Who's to blame? Formal models of collective responsibility

Period 01-10-2017 to 30-09-2020
Type Postdoctoral Fellowship
Fellow Dr. Frederik Van De Putte
Funding agency Research Foundation - Flanders (FWO)

Almost every aspect of our life involves some interaction with collective agents: governments, religious groups, professional teams, etc. Consequently, collective responsibility is a key ingredient of our moral lives: only if we can consider collectives responsible, can we suitably interact with them as individuals. As a matter of fact, we do often attribute responsibility to collectives; e.g. it has been claimed that the industrialized nations are jointly responsible for global warming, and every other day one hears statements of the type “it was not me, but an entire team that achieved this result.”

But what do such claims mean? What can we infer from them about the responsibility of individuals that are a member of those collectives?
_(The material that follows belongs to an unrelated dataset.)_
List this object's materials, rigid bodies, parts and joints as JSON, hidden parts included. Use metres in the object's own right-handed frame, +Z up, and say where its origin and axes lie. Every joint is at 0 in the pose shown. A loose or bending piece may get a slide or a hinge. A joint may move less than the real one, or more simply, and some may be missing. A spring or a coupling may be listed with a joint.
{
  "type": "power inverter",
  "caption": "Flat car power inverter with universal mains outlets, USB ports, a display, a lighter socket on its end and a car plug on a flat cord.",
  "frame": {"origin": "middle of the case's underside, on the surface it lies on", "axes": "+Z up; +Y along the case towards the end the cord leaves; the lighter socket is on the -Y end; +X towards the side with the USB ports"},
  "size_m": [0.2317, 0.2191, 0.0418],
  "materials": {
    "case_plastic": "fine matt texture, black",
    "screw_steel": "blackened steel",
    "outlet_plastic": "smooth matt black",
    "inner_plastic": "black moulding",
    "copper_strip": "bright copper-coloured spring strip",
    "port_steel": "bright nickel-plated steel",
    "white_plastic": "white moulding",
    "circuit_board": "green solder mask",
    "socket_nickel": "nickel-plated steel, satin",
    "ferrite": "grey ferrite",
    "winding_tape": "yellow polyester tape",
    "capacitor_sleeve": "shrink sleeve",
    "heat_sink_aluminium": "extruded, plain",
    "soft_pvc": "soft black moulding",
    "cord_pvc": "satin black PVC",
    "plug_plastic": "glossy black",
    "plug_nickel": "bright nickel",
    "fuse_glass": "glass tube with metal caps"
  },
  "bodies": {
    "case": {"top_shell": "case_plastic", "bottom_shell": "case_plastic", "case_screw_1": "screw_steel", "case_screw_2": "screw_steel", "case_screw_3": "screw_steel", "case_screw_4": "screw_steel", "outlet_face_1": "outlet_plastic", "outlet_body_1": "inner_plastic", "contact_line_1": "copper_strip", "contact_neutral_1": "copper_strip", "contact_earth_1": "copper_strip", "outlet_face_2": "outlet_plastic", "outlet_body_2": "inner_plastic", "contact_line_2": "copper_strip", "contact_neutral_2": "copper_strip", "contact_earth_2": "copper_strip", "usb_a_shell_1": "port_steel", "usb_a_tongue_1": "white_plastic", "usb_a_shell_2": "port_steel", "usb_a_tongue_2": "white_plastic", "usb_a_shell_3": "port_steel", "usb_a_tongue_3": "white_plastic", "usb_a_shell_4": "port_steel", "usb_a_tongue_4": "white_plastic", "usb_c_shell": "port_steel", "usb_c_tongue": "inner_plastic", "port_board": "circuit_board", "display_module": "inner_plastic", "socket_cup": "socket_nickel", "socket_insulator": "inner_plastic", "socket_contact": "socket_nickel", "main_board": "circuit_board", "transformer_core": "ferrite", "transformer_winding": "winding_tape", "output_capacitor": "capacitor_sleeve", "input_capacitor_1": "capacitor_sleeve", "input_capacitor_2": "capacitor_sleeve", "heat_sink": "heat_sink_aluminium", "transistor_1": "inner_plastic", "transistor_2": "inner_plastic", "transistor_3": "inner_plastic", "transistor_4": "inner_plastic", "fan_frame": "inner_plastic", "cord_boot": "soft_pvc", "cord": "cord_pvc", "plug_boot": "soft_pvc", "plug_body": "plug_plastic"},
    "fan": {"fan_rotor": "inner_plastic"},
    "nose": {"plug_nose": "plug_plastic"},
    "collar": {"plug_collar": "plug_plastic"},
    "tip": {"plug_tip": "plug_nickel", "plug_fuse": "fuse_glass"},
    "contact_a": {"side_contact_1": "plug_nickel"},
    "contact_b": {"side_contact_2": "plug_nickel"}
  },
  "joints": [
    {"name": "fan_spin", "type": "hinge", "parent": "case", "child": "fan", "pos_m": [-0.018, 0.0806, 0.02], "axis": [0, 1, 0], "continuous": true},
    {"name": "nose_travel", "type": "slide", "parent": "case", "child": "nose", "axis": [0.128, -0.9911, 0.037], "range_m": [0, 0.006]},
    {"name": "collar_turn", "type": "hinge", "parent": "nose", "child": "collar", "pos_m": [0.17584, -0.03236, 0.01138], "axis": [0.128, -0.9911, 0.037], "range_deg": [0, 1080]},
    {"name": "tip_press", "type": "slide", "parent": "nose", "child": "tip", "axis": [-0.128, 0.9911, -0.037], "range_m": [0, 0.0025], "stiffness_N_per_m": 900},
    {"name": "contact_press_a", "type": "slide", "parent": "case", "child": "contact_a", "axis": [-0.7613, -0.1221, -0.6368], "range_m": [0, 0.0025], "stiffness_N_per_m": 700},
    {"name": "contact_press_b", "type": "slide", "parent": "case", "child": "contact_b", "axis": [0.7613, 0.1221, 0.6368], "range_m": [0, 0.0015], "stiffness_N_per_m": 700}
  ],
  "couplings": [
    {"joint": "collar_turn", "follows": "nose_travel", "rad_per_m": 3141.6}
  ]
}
In particular, if we blame a collective agent for a state of affairs it has brought about, what follows about the blameworthiness of that collective’s members?
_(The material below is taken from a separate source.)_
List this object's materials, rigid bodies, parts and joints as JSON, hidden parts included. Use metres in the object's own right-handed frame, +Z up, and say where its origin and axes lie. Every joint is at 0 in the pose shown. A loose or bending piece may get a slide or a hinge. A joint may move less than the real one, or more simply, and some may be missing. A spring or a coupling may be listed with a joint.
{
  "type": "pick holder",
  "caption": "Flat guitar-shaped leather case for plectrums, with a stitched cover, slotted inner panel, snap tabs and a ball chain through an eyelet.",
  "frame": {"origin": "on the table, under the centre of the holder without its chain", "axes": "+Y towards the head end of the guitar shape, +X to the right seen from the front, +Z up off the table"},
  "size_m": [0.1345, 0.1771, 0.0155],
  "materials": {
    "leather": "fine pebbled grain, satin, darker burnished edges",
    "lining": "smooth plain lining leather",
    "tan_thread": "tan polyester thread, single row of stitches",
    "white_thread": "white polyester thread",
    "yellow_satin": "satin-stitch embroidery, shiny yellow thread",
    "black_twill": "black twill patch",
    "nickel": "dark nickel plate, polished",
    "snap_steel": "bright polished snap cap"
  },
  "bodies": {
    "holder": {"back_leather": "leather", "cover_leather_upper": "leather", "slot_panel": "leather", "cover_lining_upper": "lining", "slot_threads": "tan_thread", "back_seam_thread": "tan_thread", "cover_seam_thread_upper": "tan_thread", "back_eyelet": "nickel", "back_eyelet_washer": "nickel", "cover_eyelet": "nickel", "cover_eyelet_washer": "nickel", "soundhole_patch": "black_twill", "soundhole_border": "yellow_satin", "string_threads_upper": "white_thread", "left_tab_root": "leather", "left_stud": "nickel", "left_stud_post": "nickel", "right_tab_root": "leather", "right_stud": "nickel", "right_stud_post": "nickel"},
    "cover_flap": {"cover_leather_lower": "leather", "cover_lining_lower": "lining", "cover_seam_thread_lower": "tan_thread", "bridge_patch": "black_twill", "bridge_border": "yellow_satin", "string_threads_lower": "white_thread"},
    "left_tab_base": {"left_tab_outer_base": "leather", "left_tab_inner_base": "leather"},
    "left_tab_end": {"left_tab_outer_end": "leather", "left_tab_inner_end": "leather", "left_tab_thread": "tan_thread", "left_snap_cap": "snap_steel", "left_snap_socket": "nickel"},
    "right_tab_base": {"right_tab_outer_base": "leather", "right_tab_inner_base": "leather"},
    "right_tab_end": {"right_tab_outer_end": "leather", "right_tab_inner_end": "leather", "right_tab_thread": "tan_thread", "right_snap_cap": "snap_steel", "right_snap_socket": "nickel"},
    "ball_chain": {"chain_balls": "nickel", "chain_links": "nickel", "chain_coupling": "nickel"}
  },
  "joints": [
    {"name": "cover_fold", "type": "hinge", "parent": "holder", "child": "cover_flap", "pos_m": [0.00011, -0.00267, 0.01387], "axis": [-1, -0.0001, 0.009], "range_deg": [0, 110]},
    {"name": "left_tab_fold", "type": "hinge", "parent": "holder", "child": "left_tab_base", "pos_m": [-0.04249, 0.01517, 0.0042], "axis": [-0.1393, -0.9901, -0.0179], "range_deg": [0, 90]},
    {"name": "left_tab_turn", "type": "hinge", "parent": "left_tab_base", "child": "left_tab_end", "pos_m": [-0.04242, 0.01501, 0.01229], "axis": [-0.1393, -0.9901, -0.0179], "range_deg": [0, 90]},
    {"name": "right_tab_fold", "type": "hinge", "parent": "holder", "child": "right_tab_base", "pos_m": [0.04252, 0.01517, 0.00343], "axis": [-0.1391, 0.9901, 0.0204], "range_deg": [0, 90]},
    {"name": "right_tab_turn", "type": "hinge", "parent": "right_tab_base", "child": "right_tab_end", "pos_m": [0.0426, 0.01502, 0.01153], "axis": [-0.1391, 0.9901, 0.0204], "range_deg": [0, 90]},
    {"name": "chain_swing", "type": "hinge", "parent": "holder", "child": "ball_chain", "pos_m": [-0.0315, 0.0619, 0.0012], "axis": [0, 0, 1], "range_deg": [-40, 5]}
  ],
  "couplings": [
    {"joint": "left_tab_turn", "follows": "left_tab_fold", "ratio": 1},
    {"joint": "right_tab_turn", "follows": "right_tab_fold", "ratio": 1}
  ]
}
To tackle these questions, I will study formal logic accounts of responsibility and the many concepts that it involves: norms, rights, choices of agents, intentions, beliefs, and power relations between agents. I will ask in particular how those formal accounts can be applied to collective agents and where they need to be modified, distinguishing various types of collective agents along the way. This will allow me to draw a detailed and exact picture of the distribution of collective responsibility, and hence to answer the leading question of this project.